Direction :: Please output exactly the lines of the material from the first through the line containing "# Millimetres, +Z", and nothing more.

Source excerpt ::
- - - -
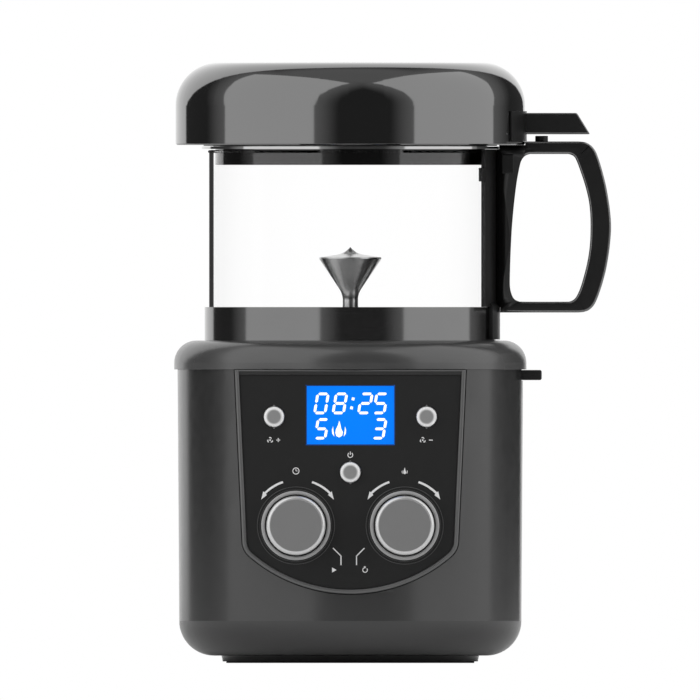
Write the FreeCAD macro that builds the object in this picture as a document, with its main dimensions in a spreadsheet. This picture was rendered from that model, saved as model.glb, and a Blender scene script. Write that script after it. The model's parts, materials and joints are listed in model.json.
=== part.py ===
import FreeCAD, Part
import math
import os
import re
import Sketcher

# Home coffee bean roaster: a base with blower and heater, a lift-out glass jar, a chaff collector and a lid
# Millimetres, +Z up, origin on the roasting axis at the table, controls towards -Y, jar handle towards +X

os.makedirs("parts", exist_ok=True)
doc = FreeCAD.newDocument("coffee_roaster")
sheet = doc.addObject("Spreadsheet::Sheet", "dims")

# Driving dimensions: alias, value, meaning
DIMENSIONS = [
    ("body_taper", 1.0, "how much the shell narrows down to its floor"),
    ("body_shoulder", 14.0, "how far the base shell stands out past the jar's collar"),
    ("body_wall", 2.4, "wall of the base shell"),
    ("body_bottom", 3.8, "height of the shell's underside"),
    ("body_top", 151.2, "height of the shell's top edge"),
    ("body_corner", 18.0, "rounding of the shell's lower edge"),
    ("floor_hole", 44.0, "radius of the air hole in the shell's floor"),
    ("fit_gap", 0.3, "gap between pieces that move past each other"),
    ("snug_gap", 0.15, "gap between pieces that are fixed together"),
    ("screw_play", 0.2, "gap round a screw"),
    ("bore_play", 0.02, "gap in a hub or sleeve pressed on its shaft"),
    ("foot_lift", 0.8, "height of the bottom plate above the table"),
    ("foot_flare", 0.6, "how much the bottom plate widens upwards"),
    ("foot_inset", 22.7, "how far the bottom plate's edge lies inside the shell"),
    ("tread_inset", 2.3, "how far the rubber foot ring lies inside the bottom plate's edge"),
    ("tread_width", 7.0, "width of the rubber foot ring"),
    ("tread_height", 2.0, "height of the rubber foot ring"),
    ("grille_count", 24.0, "outer intake slots in the bottom plate"),
    ("grille_slot", 3.0, "width of an intake slot"),
    ("grille_middle", 12.0, "radius where the inner intake slots begin"),
    ("grille_ring", 28.0, "radius where the outer intake slots begin"),
    ("grille_rib", 4.0, "width of the rib between inner and outer slots"),
    ("post_circle", 50.0, "radius of the circle of the four posts"),
    ("post_radius", 4.0, "radius of a post"),
    ("screw_radius", 1.5, "radius of a case screw's shank"),
    ("screw_head", 3.2, "radius of a case screw's head"),
    ("head_height", 1.4, "height of a case screw's head"),
    ("screw_length", 12.0, "length of a case screw's shank"),
    ("louvre_half", 16.0, "half width of a louvre in the back"),
    ("louvre_low", 60.0, "height of the lowest louvre"),
    ("louvre_gap", 2.4, "height of a louvre"),
    ("louvre_count", 6.0, "number of louvres"),
    ("louvre_span", 30.0, "from the lowest louvre to the highest"),
    ("cap_overhang", 1.7, "how far the top cap stands out past the shell"),
    ("cap_height", 14.9, "height of the top cap"),
    ("cap_rounding", 11.5, "rounding of the top cap's shoulder"),
    ("cap_wall", 2.5, "wall of the top cap"),
    ("cap_edge", 0.8, "bevel of the cap's inner edge"),
    ("lip_depth", 4.0, "depth of the cap's lip inside the shell"),
    ("lip_wall", 2.0, "wall of that lip"),
    ("throat_gap", 0.5, "gap round the jar's collar in the cap"),
    ("throat_depth", 20.1, "depth of the cap's throat"),
    ("collar_rise", 17.2, "how far the jar's metal collar stands above the cap"),
    ("collar_wall", 1.0, "sheet of the collar"),
    ("shelf_lift", 3.9, "how far the collar's inner shelf lies above the cap"),
    ("shelf_width", 15.0, "how far the shelf reaches in from the collar's outside"),
    ("shelf_thick", 1.2, "thickness of the shelf"),
    ("seat_drop", 1.7, "how far the well's seat lies below the shell's top edge"),
    ("seal_height", 1.7, "height of the silicone seal on the seat"),
    ("well_sheet", 1.2, "sheet of the well"),
    ("well_drop", 8.5, "height of the well's wall"),
    ("well_brim", 2.5, "how far the well's brim stands out past the throat"),
    ("duct_inset", 15.0, "how far the hot air duct lies inside the shelf's opening"),
    ("duct_sheet", 1.2, "sheet of the duct"),
    ("duct_bottom", 72.0, "height where the duct stands on the blower"),
    ("blower_bottom", 49.6, "height of the blower housing's floor"),
    ("blower_gap", 6.4, "gap between impeller and blower housing"),
    ("blower_wall", 1.6, "wall of the blower housing"),
    ("bracket_thick", 1.6, "thickness of the motor bracket"),
    ("bracket_lap", 4.0, "how far the motor bracket stands out past the blower"),
    ("impeller_radius", 44.0, "outside of the impeller"),
    ("impeller_height", 14.0, "height of the impeller's blades"),
    ("blade_count", 24.0, "number of blades"),
    ("motor_radius", 17.5, "outside of the motor can"),
    ("motor_height", 32.0, "height of the motor can"),
    ("spindle_radius", 2.5, "radius of the motor shaft"),
    ("heater_half", 26.0, "half width of the mica cross"),
    ("heater_gap", 3.2, "gap between heater ribbon and duct"),
    ("heater_height", 44.0, "height of the mica cross"),
    ("mica_thick", 1.0, "thickness of the mica"),
    ("ribbon_thick", 0.8, "thickness of the heater ribbon"),
    ("ribbon_width", 3.0, "width of the heater ribbon"),
    ("ribbon_pitch", 6.0, "step from one turn of ribbon to the next"),
    ("ribbon_turns", 7.0, "turns of ribbon"),
    ("power_gap", 11.1, "distance of the power board from the shell's back wall"),
    ("power_half", 32.0, "half width of the power board"),
    ("power_low", 42.0, "height of the power board's lower edge"),
    ("power_high", 112.0, "height of the power board's upper edge"),
    ("standoff_inset", 6.0, "distance of the power board's standoffs from its sides"),
    ("panel_half", 59.7, "half width of the panel at its top"),
    ("panel_proud", 0.4, "how far the panel frame stands out past the shell"),
    ("panel_draw", 4.2, "how much the panel narrows on each side down to its lower corners"),
    ("panel_slope", 40.0, "degrees that the panel's lower edge rises to its corners"),
    ("panel_low", 35.5, "height of the panel's lowest point"),
    ("panel_bow", 79.8, "radius of the panel's lower edge"),
    ("panel_rounding", 11.0, "rounding of the panel's lower corners"),
    ("panel_gap", 0.3, "gap above the panel, under the cap"),
    ("panel_rim", 2.4, "width of the panel frame's rim"),
    ("panel_step", 0.6, "depth of the overlay behind the rim"),
    ("panel_thick", 3.0, "thickness of the panel frame's front"),
    ("cheek_gap", 2.0528, "gap between the panel frame's cheeks and the lock ring"),
    ("boss_spread", 49.0, "distance of the upper board bosses from the middle"),
    ("boss_level", 134.0, "height of the upper board bosses"),
    ("boss_spread_low", 46.0, "distance of the lower board bosses from the middle"),
    ("boss_level_low", 92.0, "height of the lower board bosses"),
    ("boss_radius", 3.0, "radius of a board boss"),
    ("overlay_thick", 0.5, "thickness of the printed overlay"),
    ("screen_width", 45.8, "width of the display window"),
    ("screen_height", 30.9, "height of the display window"),
    ("screen_level", 127.7, "height of the display's centre"),
    ("board_depth", 9.9, "distance of the control board behind the panel's front"),
    ("board_half", 53.0, "half width of the control board"),
    ("board_half_low", 42.0, "half width of the control board at its lower edge"),
    ("board_high", 138.0, "height of the control board's upper edge"),
    ("board_waist", 84.0, "height where the control board starts to narrow"),
    ("board_low", 60.0, "height of the control board's lower edge"),
    ("switch_half", 3.1, "half width of a push switch"),
    ("switch_height", 3.5, "height of a push switch's case"),
    ("encoder_half", 6.5, "half width of a turn and push control"),
    ("encoder_depth", 6.0, "depth of a turn and push control's case"),
    ("board_thick", 1.6, "thickness of a circuit board"),
    ("button_radius", 5.2, "radius of a push button"),
    ("button_rise", 2.6, "how far a button stands out"),
    ("button_travel", 1.0, "how far a button goes in"),
    ("fan_spread", 39.3, "distance of the fan buttons from the middle"),
    ("fan_level", 126.8, "height of the fan buttons"),
    ("power_level", 98.2, "height of the power button"),
    ("knob_radius", 15.3, "radius of a knob"),
    ("knob_height", 13.4, "height of a knob"),
    ("knob_spread", 28.0, "distance of a knob from the middle"),
    ("knob_level", 70.8, "height of the knobs"),
    ("knob_travel", 0.8, "how far a knob goes in"),
    ("stem_radius", 3.0, "radius of a knob's shaft"),
    ("trim_gap", 0.7, "gap between a knob and its trim ring"),
    ("trim_width", 1.9, "width of a knob's trim ring"),
    ("trim_height", 1.5, "height of a knob's trim ring"),
    ("gland_level", 32.0, "height of the cord gland"),
    ("gland_radius", 5.0, "radius of the cord gland's neck"),
    ("gland_bore", 3.2, "radius of the cord gland's bore"),
    ("gland_lip", 2.5, "how far the cord gland's lips stand out"),
    ("lever_half", 8.0, "half width of the release lever"),
    ("lever_proud", 7.9, "how far the release lever stands out past the cap"),
    ("lever_side", 7.5, "degrees from the lever's middle to the side of its window"),
    ("lever_height", 5.2, "height of the release lever"),
    ("lever_swing", 18.0, "degrees that the release lever swings"),
    ("glass_radius", 72.7, "outside of the glass"),
    ("glass_wall", 2.3, "wall of the glass"),
    ("glass_height", 91.5, "height of the glass"),
    ("gasket_wall", 1.3, "thickness of the gasket's wall"),
    ("gasket_thick", 1.5, "thickness of the glass gasket's floor"),
    ("band_height", 6.6, "height of the band round the glass's mouth"),
    ("band_drop", 1.6, "distance of that band below the glass's edge"),
    ("band_sheet", 0.6, "sheet of that band"),
    ("plate_thick", 1.2, "thickness of the air plate"),
    ("plate_lap", 6.0, "how far the air plate lies on the shelf"),
    ("vane_count", 20.0, "number of swirl slots in the air plate"),
    ("vane_slot", 2.2, "width of a swirl slot"),
    ("vane_lean", 3.0, "how far a swirl slot leans over the plate's thickness"),
    ("deflector_radius", 16.0, "radius of the deflector's brim"),
    ("deflector_height", 41.8, "height of the deflector's tip above the air plate"),
    ("nut_radius", 5.4, "radius over the corners of the deflector's nut"),
    ("nut_height", 4.0, "height of the deflector's nut"),
    ("deflector_stem", 4.0, "radius of the deflector's stem"),
    ("strip_thick", 2.0, "thickness of the handle's back strip"),
    ("strip_angle", 36.0, "degrees that the back strip wraps round the glass"),
    ("strip_drop", 2.2, "how far the back strip ends below the glass's edge"),
    ("bracket_lift", 0.5, "how far the back strip starts above the cap"),
    ("ear_angle", 52.0, "degrees that the back strip's ears wrap round the glass"),
    ("ear_height", 7.0, "height of the back strip's ears"),
    ("handle_half", 11.0, "half depth of the handle"),
    ("handle_rise", 4.4, "how far the handle's top stands above the glass"),
    ("handle_lift", 14.4, "height of the handle's underside above the cap"),
    ("handle_span", 62.2, "distance of the grip from the glass"),
    ("upper_screw", 18.0, "distance of the upper handle screw below the back strip's top"),
    ("lower_screw", 21.5, "distance of the lower handle screw above the handle's underside"),
    ("cover_inset", 2.2, "distance of the switch cover from the handle's root"),
    ("cover_width", 6.0, "width of the switch cover"),
    ("cover_height", 9.8, "height of the switch cover"),
    ("cover_thick", 0.9, "thickness of the switch cover"),
    ("handle_bar", 6.2, "height of the handle's two bars"),
    ("handle_grip", 10.0, "thickness of the handle's grip"),
    ("grip_straight", 18.0, "length of the grip's straight middle"),
    ("grip_drop", 5.55, "how far that middle lies below the handle's middle"),
    ("handle_soft", 2.6, "rounding of the handle's edges"),
    ("pin_radius", 3.3, "radius of the interlock pin"),
    ("pin_reach", 8.5, "distance of the interlock pin from the lid"),
    ("pin_rise", 2.9, "how far the interlock pin stands up from the handle"),
    ("pin_travel", 1.2, "how far the interlock pin goes down"),
    ("flange_thick", 1.3, "thickness of the collector's flange"),
    ("flange_gap", 0.5, "gap between glass and flange"),
    ("flange_lap", 3.9, "how far the collector's flange stands out past the glass"),
    ("skirt_gap", 0.8, "gap between the collector's skirt and the glass"),
    ("skirt_depth", 8.2, "depth of the collector's skirt"),
    ("tray_inset", 2.4, "how far the chaff tray lies inside the skirt"),
    ("tray_sink", 3.0, "how far the chaff tray's floor lies below the flange's top"),
    ("tray_height", 26.0, "height of the chaff tray's wall"),
    ("chimney_radius", 24.0, "outside of the tray's chimney at its foot"),
    ("chimney_mouth", 19.0, "outside of the tray's chimney at its mouth"),
    ("chimney_height", 20.0, "height of the tray's chimney"),
    ("tray_sheet", 1.2, "sheet of the chaff tray"),
    ("mesh_count", 30.0, "slots in the chaff screen"),
    ("screen_slot", 2.2, "width of a slot in the chaff screen"),
    ("screen_rise", 5.5, "how far the chaff screen rises to its middle"),
    ("lid_crown", 0.5, "rise of the crown over the shoulder"),
    ("lid_lap", 13.4, "how far the lid stands out past the flange"),
    ("lid_lift", 0.8, "height of the lid's rim above the flange"),
    ("lid_height", 42.7, "height of the lid"),
    ("lid_rounding", 22.0, "rounding of the lid's shoulder"),
    ("lid_wall", 1.8, "wall of the lid"),
    ("lid_edge", 0.6, "bevel of the lid's rim"),
    ("vent_count", 24.0, "exhaust slots in the lid's liner"),
    ("vent_width", 4.4, "width of an exhaust slot"),
    ("tab_slant", 6.8, "how far the tab's tip slants back"),
    ("tab_lift", 5.5, "height of the lid tab's underside above the lid's rim"),
    ("tab_height", 11.5, "height of the lid tab"),
    ("tab_length", 33.6, "how far the lid tab stands out past the lid"),
    ("tab_screw_spread", 6.0, "distance of a tab screw from the middle"),
    ("tab_half", 10.0, "half width of the lid tab"),
    ("saddle_thick", 1.4, "thickness of the tab's saddle on the lid"),
    ("saddle_angle", 47.0, "degrees that the saddle wraps round the lid"),
]
ALIASES = set()
for row, (alias, value, meaning) in enumerate(DIMENSIONS, 1):
    sheet.set("A%d" % row, meaning)
    sheet.set("B%d" % row, str(value))
    sheet.setAlias("B%d" % row, alias)
    ALIASES.add(alias)
doc.recompute()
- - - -
Answer to the exercise ::
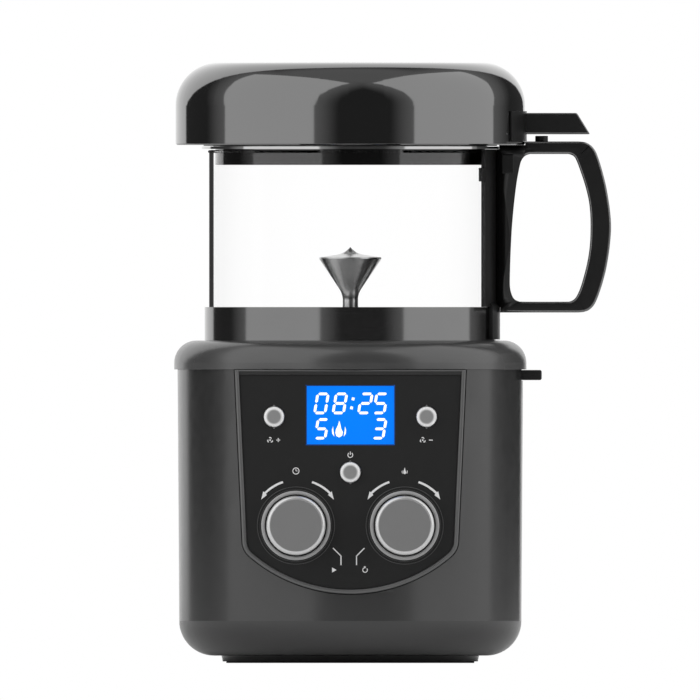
Write the FreeCAD macro that builds the object in this picture as a document, with its main dimensions in a spreadsheet. This picture was rendered from that model, saved as model.glb, and a Blender scene script. Write that script after it. The model's parts, materials and joints are listed in model.json.
=== part.py ===
import FreeCAD, Part
import math
import os
import re
import Sketcher

# Home coffee bean roaster: a base with blower and heater, a lift-out glass jar, a chaff collector and a lid
# Millimetres, +Z up, origin on the roasting axis at the table, controls towards -Y, jar handle towards +X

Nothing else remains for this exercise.